Saya jadi berdfikir,
atau lebih tepatnya membandingkan kehidupan seksual pada tahun 1850, atau tahun
ketika cerita itu dimulai, dengan kehidupan seksual di masa sekarang.
Membaca buku
scarlet letter, seperti melihat benda yang bergeser cukup jauh. Di luar itu,
saya kira seperti kebanyakan buku, diawali narasi dengan kalimat yang
panjang-panjang, atau narasi hampir satu halaman, kemudian biasanya kebanyakan
adalah dialog. Ternyata buku ini malah banyak narasinya daripada dialognaya.

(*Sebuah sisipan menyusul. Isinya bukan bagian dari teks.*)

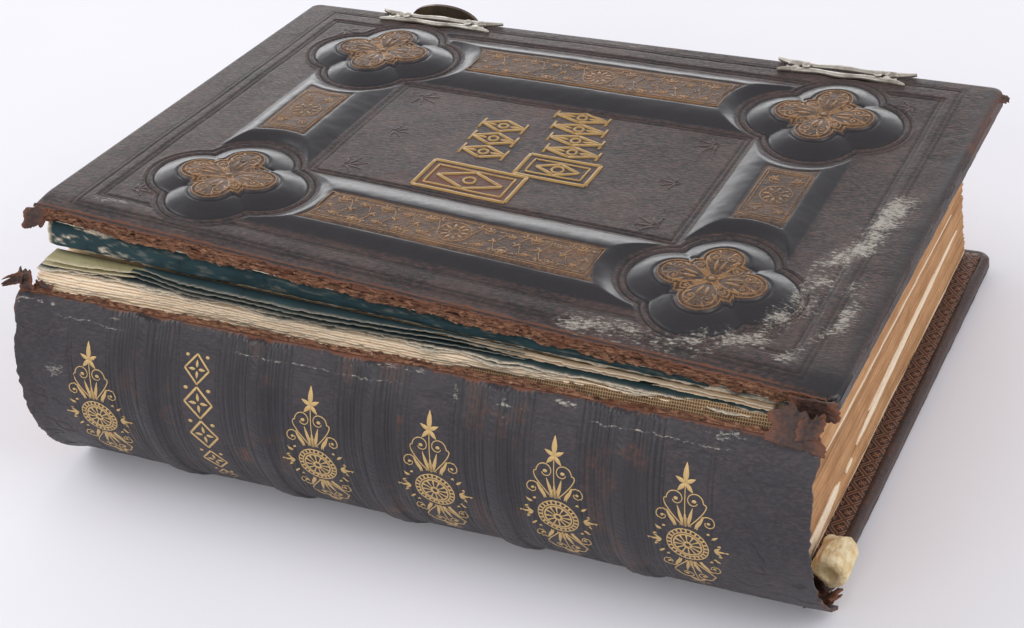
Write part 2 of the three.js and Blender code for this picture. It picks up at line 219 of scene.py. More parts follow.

Dan diceritakan dari sudut pandang orang ketiga yang terasa seperti seorang
kakek mendongeng.
Dan memang
demkian, semakin ke belakang. Nilai dari tanda scarlet letter sebagai sebuah
cap hina perlahan-lahan karena perkembangan zaman, sempat dipandang menjadi
sebuah tanda keberanian, tanda cinta, atau tanda biarawati. Orang-Orang mulai
menerima Hester Prynnne.
Sedangkan si
lelaki yang menghamilinya, selama tujuhahun hidup dalam bayang rasa bersalah,
dan penderitaan. Walaupun seorang yang melakukan kejahatan itu tidak dipenjara
ia dengan sendirinya tetap dihukum, merasakan was-was, gugup, curiga, sedih,
bersalah, berdosa, tidak bisa tidur, masa depan mengerilkan yang menantinya dan
sebagainya. Mirip sekali dengan Kejahatan dan Hukuman di novel Dostoevksy. Saya jadi bertanya-tanya apakah Dostoevksy membaca karya beliau?
Mengingat kedua orang ini terpisah oleh bahasa, dan tempat, satunya dari
Russia, dan satunya lagi dari Amerika.
Sekian, sengaja
tidak semua diberitahu agar tidak spoiler, semoga bermanfaat.